O livro em questão apresentava como “poesia” a ser interpretada as letras das
músicas de tais festivais. Estes festivais foram o último respiro da
democracia, um respiro artístico, antes de a ditadura asfixiar tudo. Sem
dúvida, propor aquele livro foi um risco, uma ousadia, uma resistência.
Eu
nunca ouvira tais músicas, pois era muito pequeno quando os festivais
aconteceram, tampouco meus pais os acompanharam em casa, pois tais músicas não
faziam parte do universo musical deles. Enfim, antes de ouvir as músicas, li as
letras. E as li como poesia.
Foi
assim que ouvi falar pela primeira vez de Chico Buarque, Caetano Veloso, Geraldo
Vandré, Edu Lobo... A primeira vez que li “Janelas abertas nº 2”, de Caetano,
dentro de minha cabeça houve um “click”. Quando levantei os olhos do poema e
olhei para a sala, tudo estava diferente, a começar pela professora, pois agora
entendia o que ela queria, porém desentendendo
tudo o que antes eu imaginava que era estudo e teoria. E aquela sala, que eu
julgava tão grande, agora me parecia muito pequena para o tamanho das coisas
que os poemas descreviam. Mas não era um tamanho de importância, era um tamanho
de coisas incabíveis em tudo o que tem forma, limite, grade.
Quando
terminei de ler “Construção”, de Chico Buarque, eu já não era mais o mesmo. Não sabia o que aquelas
palavras diziam, mas como elas me diziam! Foi ali que eu nasci. Com 12 anos, parido não pelo conceito vazio e abstrato, mas pela pop'filosofia.
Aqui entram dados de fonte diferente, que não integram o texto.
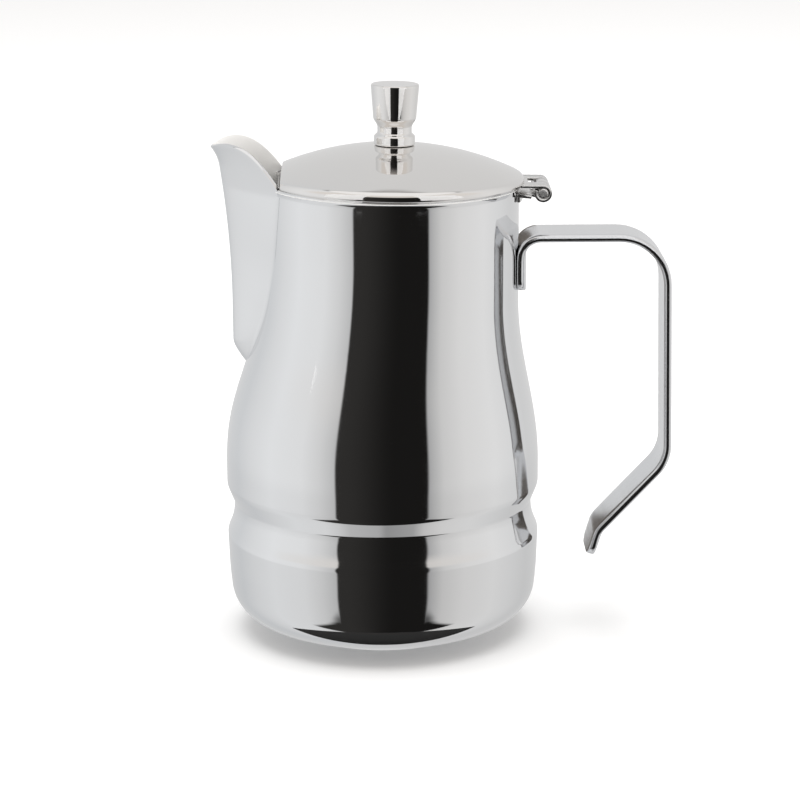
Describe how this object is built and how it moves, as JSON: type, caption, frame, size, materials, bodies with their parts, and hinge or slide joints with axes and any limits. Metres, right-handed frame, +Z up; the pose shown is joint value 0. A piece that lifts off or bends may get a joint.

Ao tentar interpretar o que os poemas diziam,
era a mim mesmo que eu interpretava, disto sei agora. Daquelas músicas eu soube
antes as letras, e não imaginava que havia, para as letras, uma música. De mim
mesmo, desde então, tenho apenas a
música, cuja letra é sempre aquela que escreverei amanhã, inventando-a.
Minha
querida professora cujo nome é o nome de todos os que despertam e educam: não
há palavra que possa agradecer por você me ter dado um amanhã. Talvez seja por
isso que eu não consigo lembrar seu nome, pois memória é passado, e você ,
educação, é futuro, construção de futuro.